* INSTRUCTION
Write out only the span of lines that begins at the line with "const at = last.clone().addScaledVector(beadFall, along" and ends at the line with "from mathutils.bvhtree import BVHTree". Keep both end lines, word for word.

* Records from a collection
- - -
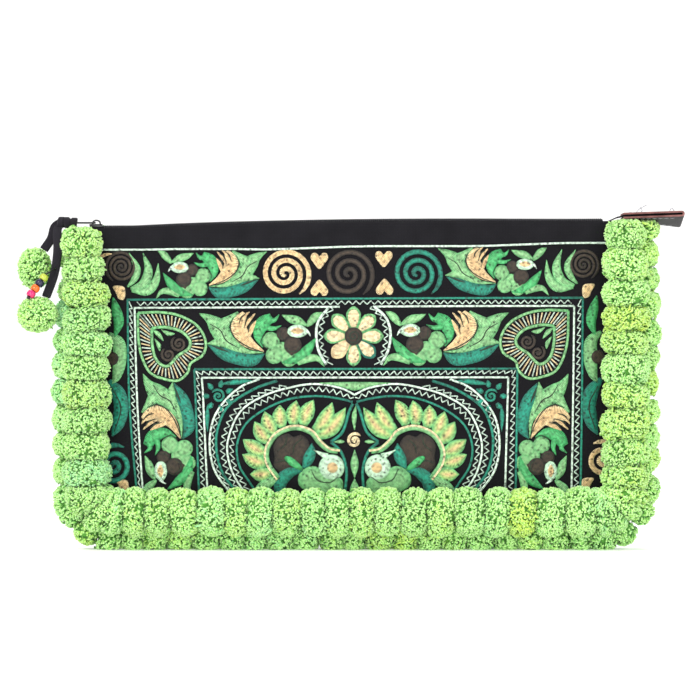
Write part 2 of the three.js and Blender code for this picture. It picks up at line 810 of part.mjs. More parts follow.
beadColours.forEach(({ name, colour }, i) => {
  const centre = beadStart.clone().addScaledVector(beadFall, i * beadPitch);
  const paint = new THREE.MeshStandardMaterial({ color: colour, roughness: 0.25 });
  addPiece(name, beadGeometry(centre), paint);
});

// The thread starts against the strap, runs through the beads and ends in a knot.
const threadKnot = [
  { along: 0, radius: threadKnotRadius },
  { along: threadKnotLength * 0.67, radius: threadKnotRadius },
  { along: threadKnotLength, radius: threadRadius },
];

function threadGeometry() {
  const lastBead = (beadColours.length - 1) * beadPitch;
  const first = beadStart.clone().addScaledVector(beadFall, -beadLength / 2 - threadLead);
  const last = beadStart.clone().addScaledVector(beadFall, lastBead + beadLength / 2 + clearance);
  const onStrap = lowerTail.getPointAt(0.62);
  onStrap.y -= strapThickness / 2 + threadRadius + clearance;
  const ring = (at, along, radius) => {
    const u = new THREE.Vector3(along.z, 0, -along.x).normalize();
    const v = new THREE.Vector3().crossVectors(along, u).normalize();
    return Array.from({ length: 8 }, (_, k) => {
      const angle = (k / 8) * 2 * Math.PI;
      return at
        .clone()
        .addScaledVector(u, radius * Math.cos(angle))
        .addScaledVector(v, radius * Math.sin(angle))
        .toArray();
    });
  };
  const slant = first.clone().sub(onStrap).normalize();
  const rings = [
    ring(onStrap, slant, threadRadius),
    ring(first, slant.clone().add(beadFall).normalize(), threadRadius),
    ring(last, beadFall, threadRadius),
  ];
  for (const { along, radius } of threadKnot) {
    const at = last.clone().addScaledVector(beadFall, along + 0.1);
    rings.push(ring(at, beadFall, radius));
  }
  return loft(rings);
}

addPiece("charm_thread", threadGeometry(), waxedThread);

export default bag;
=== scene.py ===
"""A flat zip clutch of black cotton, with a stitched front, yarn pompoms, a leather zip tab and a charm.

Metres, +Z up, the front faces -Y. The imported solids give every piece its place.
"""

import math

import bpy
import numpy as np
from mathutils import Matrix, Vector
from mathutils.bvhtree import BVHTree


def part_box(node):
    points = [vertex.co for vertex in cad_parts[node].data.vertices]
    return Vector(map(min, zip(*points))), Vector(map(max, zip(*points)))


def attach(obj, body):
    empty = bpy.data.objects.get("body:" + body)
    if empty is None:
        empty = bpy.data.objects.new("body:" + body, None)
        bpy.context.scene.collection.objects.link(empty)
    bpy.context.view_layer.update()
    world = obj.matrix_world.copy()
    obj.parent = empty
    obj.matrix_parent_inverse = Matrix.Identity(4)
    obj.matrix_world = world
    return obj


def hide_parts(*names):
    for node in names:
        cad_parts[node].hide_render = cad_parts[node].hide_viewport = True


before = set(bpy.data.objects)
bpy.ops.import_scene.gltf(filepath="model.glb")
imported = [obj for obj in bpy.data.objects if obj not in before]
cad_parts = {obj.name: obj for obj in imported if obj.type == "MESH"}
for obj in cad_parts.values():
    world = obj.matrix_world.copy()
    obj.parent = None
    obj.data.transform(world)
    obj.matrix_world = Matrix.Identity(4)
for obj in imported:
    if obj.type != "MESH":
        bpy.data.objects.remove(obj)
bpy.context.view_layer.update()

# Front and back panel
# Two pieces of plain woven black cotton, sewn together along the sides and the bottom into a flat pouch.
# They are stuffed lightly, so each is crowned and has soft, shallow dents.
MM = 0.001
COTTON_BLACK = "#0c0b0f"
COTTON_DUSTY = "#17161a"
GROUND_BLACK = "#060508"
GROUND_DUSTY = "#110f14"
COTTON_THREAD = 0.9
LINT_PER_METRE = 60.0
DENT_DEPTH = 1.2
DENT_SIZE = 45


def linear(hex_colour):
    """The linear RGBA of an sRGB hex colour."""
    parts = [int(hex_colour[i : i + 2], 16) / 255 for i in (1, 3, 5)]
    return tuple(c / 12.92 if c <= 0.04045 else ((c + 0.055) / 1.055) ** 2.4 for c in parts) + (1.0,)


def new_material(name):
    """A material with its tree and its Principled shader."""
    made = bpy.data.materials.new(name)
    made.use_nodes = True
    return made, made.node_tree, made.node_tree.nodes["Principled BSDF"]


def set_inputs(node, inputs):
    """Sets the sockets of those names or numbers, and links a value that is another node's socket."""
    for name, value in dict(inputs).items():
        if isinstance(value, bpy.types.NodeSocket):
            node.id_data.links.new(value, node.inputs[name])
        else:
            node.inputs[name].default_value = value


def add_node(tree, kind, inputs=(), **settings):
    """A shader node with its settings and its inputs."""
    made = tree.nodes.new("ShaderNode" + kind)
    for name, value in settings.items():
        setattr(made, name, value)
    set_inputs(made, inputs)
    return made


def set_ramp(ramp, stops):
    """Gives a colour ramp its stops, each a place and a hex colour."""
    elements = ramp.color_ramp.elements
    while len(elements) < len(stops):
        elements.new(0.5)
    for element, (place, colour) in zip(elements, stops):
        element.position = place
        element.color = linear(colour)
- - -
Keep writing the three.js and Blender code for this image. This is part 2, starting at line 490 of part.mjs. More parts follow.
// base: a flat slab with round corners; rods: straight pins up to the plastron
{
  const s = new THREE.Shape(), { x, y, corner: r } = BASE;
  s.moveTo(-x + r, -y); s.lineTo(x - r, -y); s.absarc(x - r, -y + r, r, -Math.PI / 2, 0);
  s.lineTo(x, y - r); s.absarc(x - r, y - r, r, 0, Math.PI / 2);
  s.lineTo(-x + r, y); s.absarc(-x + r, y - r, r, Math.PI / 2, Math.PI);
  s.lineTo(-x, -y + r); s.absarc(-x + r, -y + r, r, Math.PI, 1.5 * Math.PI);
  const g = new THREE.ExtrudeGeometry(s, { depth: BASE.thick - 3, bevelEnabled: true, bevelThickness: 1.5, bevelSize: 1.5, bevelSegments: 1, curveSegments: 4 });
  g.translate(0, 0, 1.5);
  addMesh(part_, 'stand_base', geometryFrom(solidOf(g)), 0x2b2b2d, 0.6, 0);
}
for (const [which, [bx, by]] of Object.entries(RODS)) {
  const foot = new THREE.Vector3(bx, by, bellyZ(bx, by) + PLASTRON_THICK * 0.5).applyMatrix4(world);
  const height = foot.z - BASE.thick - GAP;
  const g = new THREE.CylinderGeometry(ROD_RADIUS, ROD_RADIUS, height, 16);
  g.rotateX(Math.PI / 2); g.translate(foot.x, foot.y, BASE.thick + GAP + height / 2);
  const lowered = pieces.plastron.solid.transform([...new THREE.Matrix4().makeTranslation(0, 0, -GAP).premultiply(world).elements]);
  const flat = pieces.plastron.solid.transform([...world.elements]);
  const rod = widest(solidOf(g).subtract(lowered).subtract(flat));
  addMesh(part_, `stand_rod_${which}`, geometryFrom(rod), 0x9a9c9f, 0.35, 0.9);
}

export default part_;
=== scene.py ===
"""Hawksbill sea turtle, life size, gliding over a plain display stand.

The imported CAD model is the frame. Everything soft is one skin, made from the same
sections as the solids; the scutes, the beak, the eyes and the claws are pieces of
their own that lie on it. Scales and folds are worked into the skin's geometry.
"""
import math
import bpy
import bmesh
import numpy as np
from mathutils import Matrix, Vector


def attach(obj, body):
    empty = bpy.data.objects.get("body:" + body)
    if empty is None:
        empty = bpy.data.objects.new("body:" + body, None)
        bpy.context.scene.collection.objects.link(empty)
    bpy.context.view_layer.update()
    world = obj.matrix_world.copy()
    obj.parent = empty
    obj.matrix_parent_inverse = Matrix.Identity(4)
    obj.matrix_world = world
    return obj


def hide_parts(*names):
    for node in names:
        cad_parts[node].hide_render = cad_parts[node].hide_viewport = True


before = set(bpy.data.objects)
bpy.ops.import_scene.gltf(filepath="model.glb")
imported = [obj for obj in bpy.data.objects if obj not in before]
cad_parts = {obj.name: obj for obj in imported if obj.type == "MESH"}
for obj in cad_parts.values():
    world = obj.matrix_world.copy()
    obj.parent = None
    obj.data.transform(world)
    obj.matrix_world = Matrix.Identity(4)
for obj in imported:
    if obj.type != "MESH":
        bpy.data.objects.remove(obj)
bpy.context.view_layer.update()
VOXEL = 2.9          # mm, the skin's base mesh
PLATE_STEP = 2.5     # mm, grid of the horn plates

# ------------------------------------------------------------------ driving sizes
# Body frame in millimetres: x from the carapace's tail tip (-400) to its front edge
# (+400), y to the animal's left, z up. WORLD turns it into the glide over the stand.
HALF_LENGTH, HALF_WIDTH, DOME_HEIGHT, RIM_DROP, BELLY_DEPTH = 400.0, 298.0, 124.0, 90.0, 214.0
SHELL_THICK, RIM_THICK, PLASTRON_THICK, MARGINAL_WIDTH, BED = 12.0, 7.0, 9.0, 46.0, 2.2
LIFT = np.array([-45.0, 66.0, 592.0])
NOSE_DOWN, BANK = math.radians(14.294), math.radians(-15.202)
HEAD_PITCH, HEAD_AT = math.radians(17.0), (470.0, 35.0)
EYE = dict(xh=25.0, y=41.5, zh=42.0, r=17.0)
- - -
* COMPLETED EXERCISE
    const at = last.clone().addScaledVector(beadFall, along + 0.1);
    rings.push(ring(at, beadFall, radius));
  }
  return loft(rings);
}

addPiece("charm_thread", threadGeometry(), waxedThread);

export default bag;
=== scene.py ===
"""A flat zip clutch of black cotton, with a stitched front, yarn pompoms, a leather zip tab and a charm.

Metres, +Z up, the front faces -Y. The imported solids give every piece its place.
"""

import math

import bpy
import numpy as np
from mathutils import Matrix, Vector
from mathutils.bvhtree import BVHTree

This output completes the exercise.